Iona, Staffa & Outer Hebrides, Scotland

Iona has been called the "Cradle of Celtic Christianity" and the "Light of the West" so it was fitting that we should arrive on this tiny, enchanting island on a Sunday. St Columba and his followers arrived here in 563AD in little boats and we too arrived at the modern slip-way in our own little boats. A short walk took us to the delightful ruins of the old nunnery with its pink granite walls embedded with bunches of colourful flowers. In clear view was the square tower of Iona Abbey, still a living, working and worshipping non-denominational community. A Sunday service was timed for 10:30 which gave us ample time to explore the ancient, intricately carved and decorated buildings that surround this important ecclesiastical complex. Some of us chose to walk virtually the entire length of little Iona and enjoy the warm weather, soft sunshine and surprisingly varied flora and fauna.
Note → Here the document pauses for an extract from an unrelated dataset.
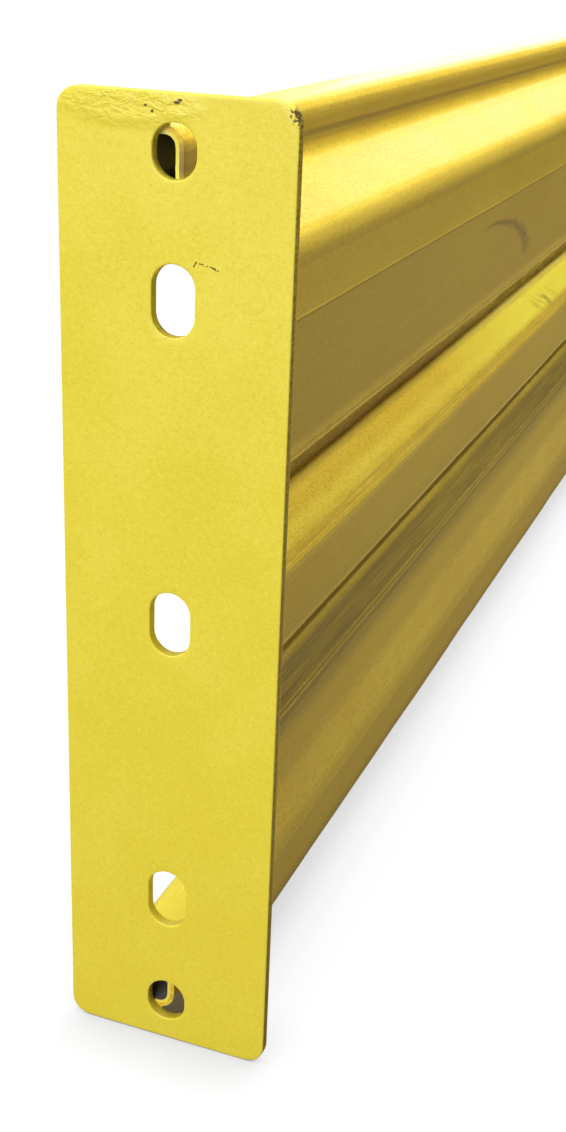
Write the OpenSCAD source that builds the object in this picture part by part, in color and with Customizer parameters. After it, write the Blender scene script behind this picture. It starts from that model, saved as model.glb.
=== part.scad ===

During lunch our ship repositioned to the even smaller island of Staffa some way to the north of Iona. This island is uninhabited by people but is home to many birds including puffins, fulmar, kittiwakes and guillemots. But the main attraction to this rather cube-shaped rocky mass is its visually stunning geology. Consisting almost entirely of columnar basal in long, hexagonal lines, some straight and vertical but many bent and twisted and swept into fantastic and pleasing shapes and combinations, it is a delight to the eye to the hiker, ornithologist or geologist alike. Thanks to the continuing good weather and calm sea conditions we were able to carefully drive our Zodiacs into the narrow, 70 meter long "Fingal's Cave", the most obvious and most famous feature of the island. This cavernous chamber, often compared to a great Gothic cathedral, has wonderful acoustic properties as demonstrated by one Zodiac driver who revealed his talent for yodeling! Yet another first for Lindblad Expeditions.

From Staffa we turned west and north and set sail for the long trip out to our next destination, the archipelago of St Kilda out in the open Atlantic. However our day was not yet over. At 10:00PM, as the setting sun was glowing warm in the west over the island of Barra, a pair of orcas was spotted ahead of the ship. Carefully maneuvering slowly closer we had a magnificent display of a large male with a very distinct notched dorsal fin, playing with a smaller female for some twenty minutes before we had to pull reluctantly away and literally sail into the sunset. This had been a truly memorable first day in the ancient country of Scotland.